The offshore service vessel (OSV) provider earned nearly RM118 million in revenue from core operations, a y-o-y increase of 1.1%. Due to higher operating costs for a vessel deployed in the Middle East, gross profit declined by 12% y-o-y to RM49.6 million, with gross margin dropping to 42% from the prior 48%. The vessel was chartered to the region prior to escalation of geopolitical tensions.

In the results filing on May 15, the company says that despite a smaller fleet size, revenue increased slightly due to improved vessel utilisation as more long-term charter contracts commenced and began contributing to earnings. Vessel utilisation rose to 58% in 1Q2026 from 48% in 1Q2025, reflecting a higher mix of vessels operating under long-term charters, says the firm.

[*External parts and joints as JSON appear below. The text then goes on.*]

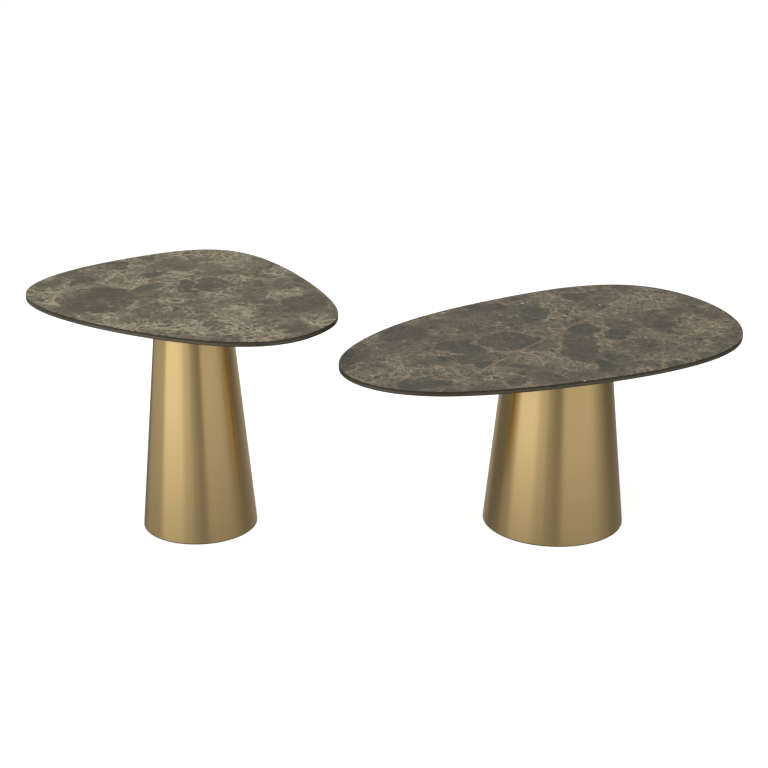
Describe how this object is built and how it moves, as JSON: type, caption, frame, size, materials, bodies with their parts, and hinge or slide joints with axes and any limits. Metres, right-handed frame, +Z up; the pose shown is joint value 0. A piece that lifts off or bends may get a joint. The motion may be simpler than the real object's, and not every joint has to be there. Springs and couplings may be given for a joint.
{
  "type": "nesting tables",
  "caption": "Pair of pedestal tables with pebble-shaped stone-look tops on brushed conical bases; the taller top passes over the lower one.",
  "frame": {"origin": "middle of the set's outline on the floor, with the tables as they stand in the picture", "axes": "+X from the side table to the coffee table, +Y away from the viewer, +Z up"},
  "size_m": [1.454, 0.688, 0.5],
  "materials": {
    "marble_ceramic": "satin dark brown marble figure with beige veins",
    "bond_resin": "dark clear resin",
    "painted_glass": "polished, painted dark behind",
    "brushed_brass": "brushed around the cone",
    "bright_steel": "zinc plated, turned",
    "black_steel": "fine-grained black powder coat",
    "black_rubber": "matt",
    "black_plastic": "matt moulded",
    "nylon": "satin moulded"
  },
  "bodies": {
    "coffee_table": {"coffee_ceramic_sheet": "marble_ceramic", "coffee_bond_film": "bond_resin", "coffee_glass_panel": "painted_glass", "coffee_bonded_discs": "bright_steel", "coffee_mount_plate": "black_steel", "coffee_mount_screws": "bright_steel", "coffee_rod_hub": "bright_steel", "coffee_neck_gasket": "black_rubber", "coffee_cone_shell": "brushed_brass", "coffee_head_plate": "black_steel", "coffee_foot_ring": "black_steel", "coffee_ballast_plate": "black_steel", "coffee_edge_trim": "black_plastic", "coffee_tie_rod": "bright_steel", "coffee_rod_washer": "bright_steel", "coffee_rod_nut": "bright_steel"},
    "side_table": {"side_ceramic_sheet": "marble_ceramic", "side_bond_film": "bond_resin", "side_glass_panel": "painted_glass", "side_bonded_discs": "bright_steel", "side_mount_plate": "black_steel", "side_mount_screws": "bright_steel", "side_rod_hub": "bright_steel", "side_neck_gasket": "black_rubber", "side_cone_shell": "brushed_brass", "side_head_plate": "black_steel", "side_foot_ring": "black_steel", "side_ballast_plate": "black_steel", "side_edge_trim": "black_plastic", "side_tie_rod": "bright_steel", "side_rod_washer": "bright_steel", "side_rod_nut": "bright_steel"},
    "side_pad_1": {"side_foot_pad_1": "nylon"},
    "side_stem_1": {"side_foot_stem_1": "bright_steel"},
    "side_pad_2": {"side_foot_pad_2": "nylon"},
    "side_stem_2": {"side_foot_stem_2": "bright_steel"},
    "side_pad_3": {"side_foot_pad_3": "nylon"},
    "side_stem_3": {"side_foot_stem_3": "bright_steel"},
    "side_pad_4": {"side_foot_pad_4": "nylon"},
    "side_stem_4": {"side_foot_stem_4": "bright_steel"},
    "coffee_pad_1": {"coffee_foot_pad_1": "nylon"},
    "coffee_stem_1": {"coffee_foot_stem_1": "bright_steel"},
    "coffee_pad_2": {"coffee_foot_pad_2": "nylon"},
    "coffee_stem_2": {"coffee_foot_stem_2": "bright_steel"},
    "coffee_pad_3": {"coffee_foot_pad_3": "nylon"},
    "coffee_stem_3": {"coffee_foot_stem_3": "bright_steel"},
    "coffee_pad_4": {"coffee_foot_pad_4": "nylon"},
    "coffee_stem_4": {"coffee_foot_stem_4": "bright_steel"}
  },
  "joints": [
    {"name": "side_table_slide", "type": "slide", "parent": "coffee_table", "child": "side_table", "axis": [1, 0, 0], "range_m": [-0.3, 0.24]},
    {"name": "side_foot_height_1", "type": "slide", "parent": "side_table", "child": "side_pad_1", "axis": [0, 0, -1], "range_m": [0, 0.008]},
    {"name": "side_foot_turn_1", "type": "hinge", "parent": "side_pad_1", "child": "side_stem_1", "pos_m": [-0.45494, 0.03077, 0.004], "axis": [0, 0, -1], "range_deg": [0, 2304]},
    {"name": "side_foot_height_2", "type": "slide", "parent": "side_table", "child": "side_pad_2", "axis": [0, 0, -1], "range_m": [0, 0.008]},
    {"name": "side_foot_turn_2", "type": "hinge", "parent": "side_pad_2", "child": "side_stem_2", "pos_m": [-0.45494, -0.09311, 0.004], "axis": [0, 0, -1], "range_deg": [0, 2304]},
    {"name": "side_foot_height_3", "type": "slide", "parent": "side_table", "child": "side_pad_3", "axis": [0, 0, -1], "range_m": [0, 0.008]},
    {"name": "side_foot_turn_3", "type": "hinge", "parent": "side_pad_3", "child": "side_stem_3", "pos_m": [-0.33106, -0.09311, 0.004], "axis": [0, 0, -1], "range_deg": [0, 2304]},
    {"name": "side_foot_height_4", "type": "slide", "parent": "side_table", "child": "side_pad_4", "axis": [0, 0, -1], "range_m": [0, 0.008]},
    {"name": "side_foot_turn_4", "type": "hinge", "parent": "side_pad_4", "child": "side_stem_4", "pos_m": [-0.33106, 0.03077, 0.004], "axis": [0, 0, -1], "range_deg": [0, 2304]},
    {"name": "coffee_foot_height_1", "type": "slide", "parent": "coffee_table", "child": "coffee_pad_1", "axis": [0, 0, -1], "range_m": [0, 0.008]},
    {"name": "coffee_foot_turn_1", "type": "hinge", "parent": "coffee_pad_1", "child": "coffee_stem_1", "pos_m": [0.26342, 0.06742, 0.004], "axis": [0, 0, -1], "range_deg": [0, 2304]},
    {"name": "coffee_foot_height_2", "type": "slide", "parent": "coffee_table", "child": "coffee_pad_2", "axis": [0, 0, -1], "range_m": [0, 0.008]},
    {"name": "coffee_foot_turn_2", "type": "hinge", "parent": "coffee_pad_2", "child": "coffee_stem_2", "pos_m": [0.26342, -0.09575, 0.004], "axis": [0, 0, -1], "range_deg": [0, 2304]},
    {"name": "coffee_foot_height_3", "type": "slide", "parent": "coffee_table", "child": "coffee_pad_3", "axis": [0, 0, -1], "range_m": [0, 0.008]},
    {"name": "coffee_foot_turn_3", "type": "hinge", "parent": "coffee_pad_3", "child": "coffee_stem_3", "pos_m": [0.42658, -0.09575, 0.004], "axis": [0, 0, -1], "range_deg": [0, 2304]},
    {"name": "coffee_foot_height_4", "type": "slide", "parent": "coffee_table", "child": "coffee_pad_4", "axis": [0, 0, -1], "range_m": [0, 0.008]},
    {"name": "coffee_foot_turn_4", "type": "hinge", "parent": "coffee_pad_4", "child": "coffee_stem_4", "pos_m": [0.42658, 0.06742, 0.004], "axis": [0, 0, -1], "range_deg": [0, 2304]}
  ],
  "couplings": [
    {"joint": "side_foot_height_1", "follows": "side_foot_turn_1", "m_per_rad": 0.00019894},
    {"joint": "side_foot_height_2", "follows": "side_foot_turn_2", "m_per_rad": 0.00019894},
    {"joint": "side_foot_height_3", "follows": "side_foot_turn_3", "m_per_rad": 0.00019894},
    {"joint": "side_foot_height_4", "follows": "side_foot_turn_4", "m_per_rad": 0.00019894},
    {"joint": "coffee_foot_height_1", "follows": "coffee_foot_turn_1", "m_per_rad": 0.00019894},
    {"joint": "coffee_foot_height_2", "follows": "coffee_foot_turn_2", "m_per_rad": 0.00019894},
    {"joint": "coffee_foot_height_3", "follows": "coffee_foot_turn_3", "m_per_rad": 0.00019894},
    {"joint": "coffee_foot_height_4", "follows": "coffee_foot_turn_4", "m_per_rad": 0.00019894}
  ]
}
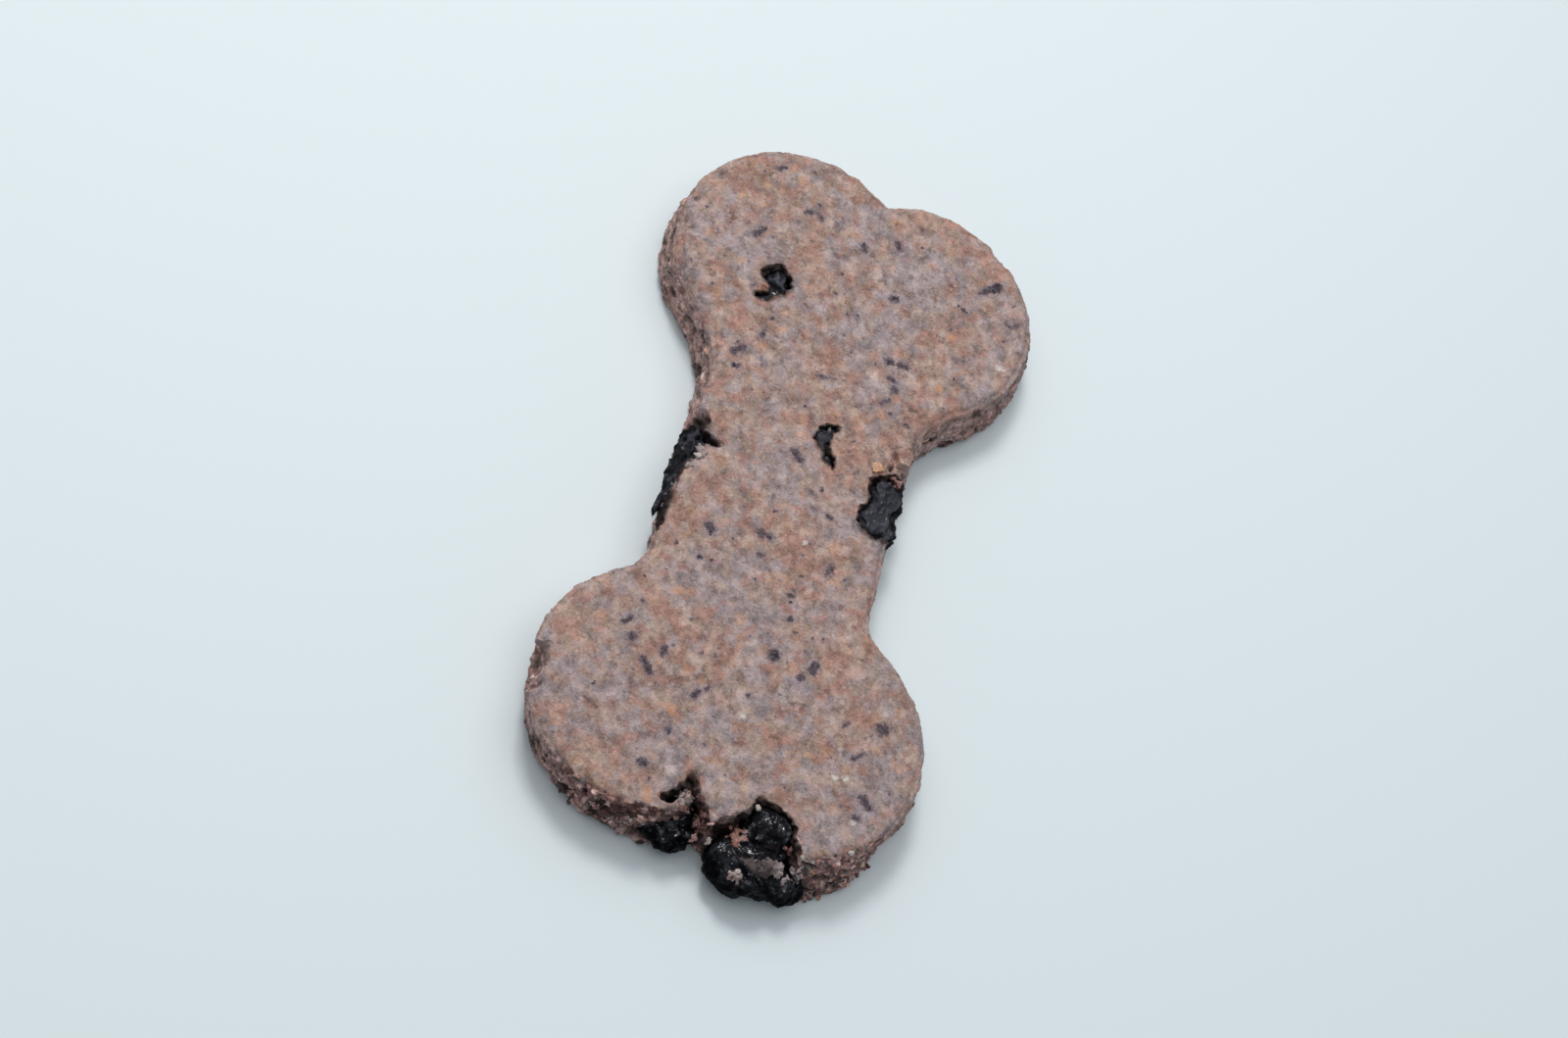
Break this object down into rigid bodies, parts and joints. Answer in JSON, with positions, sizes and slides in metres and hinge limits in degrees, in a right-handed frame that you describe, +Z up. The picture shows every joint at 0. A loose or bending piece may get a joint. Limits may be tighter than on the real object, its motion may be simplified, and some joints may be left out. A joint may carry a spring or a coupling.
{
  "type": "dog biscuit",
  "caption": "Bone-shaped baked dog biscuit with dried dark berries set in its speckled, crumbly dough.",
  "frame": {"origin": "middle of the biscuit's box, on the surface that it lies on", "axes": "+X across the bone, +Y along it, away from the end with the largest berry, +Z up out of its top face"},
  "size_m": [0.0436, 0.0862, 0.0069],
  "materials": {
    "dough": "dry, matte, fine-grained baked dough, greyish mauve with orange-brown and dark blue specks",
    "berry": "wrinkled, glossy, nearly black dried fruit skin"
  },
  "bodies": {
    "root": {"dough": "dough", "end_berry": "berry", "wall_berry": "berry", "right_waist_berry": "berry", "left_waist_berry": "berry", "knob_berry": "berry", "thin_berry": "berry"}
  },
  "joints": []
}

Cash and cash equivalents rose to almost RM251 million as at March 31 from nearly RM203 million at the end of FY2025, mainly due to the collection from customers during the period. During the quarter, borrowings declined by around RM20.3 million to RM405 million with financing costs decreasing by 21.7% y-o-y to RM4.1 million.

Overall, net gearing ratio fell q-o-q from 0.27 times to 0.17 times as of March 31 and is expected to decrease further following accelerated debt repayment in 2QFY2026.

Against the backdrop of elevated energy security concerns and an aging global OSV fleet, Nam Cheong says it remains well-positioned to meet robust offshore demand moving forward, supported by its young and technologically advanced fleet. Fleet utilisation is expected to rise in 2QFY2026 post monsoon season with five new vessels scheduled to make their debut and contribute to revenue for the rest of 2026.

See also: Thai Beverage's 1HFY2026 earnings lower on impairment

Nam Cheong CEO Leong Seng Keat says: “With five new vessels scheduled to join our fleet for the remainder of 2026, we expect our revenue base to be further enhanced. At the same time, we remain on track to recognise the first revenue streams from our shipbuilding segment during 2QFY2026. Moving forward, we remain focused on balancing fleet growth with capital discipline as offshore demand stays firm in the era of heightening of energy security.”

Shares in Nam Cheong closed at $1.41 on May 15, down two cents or 1.4%.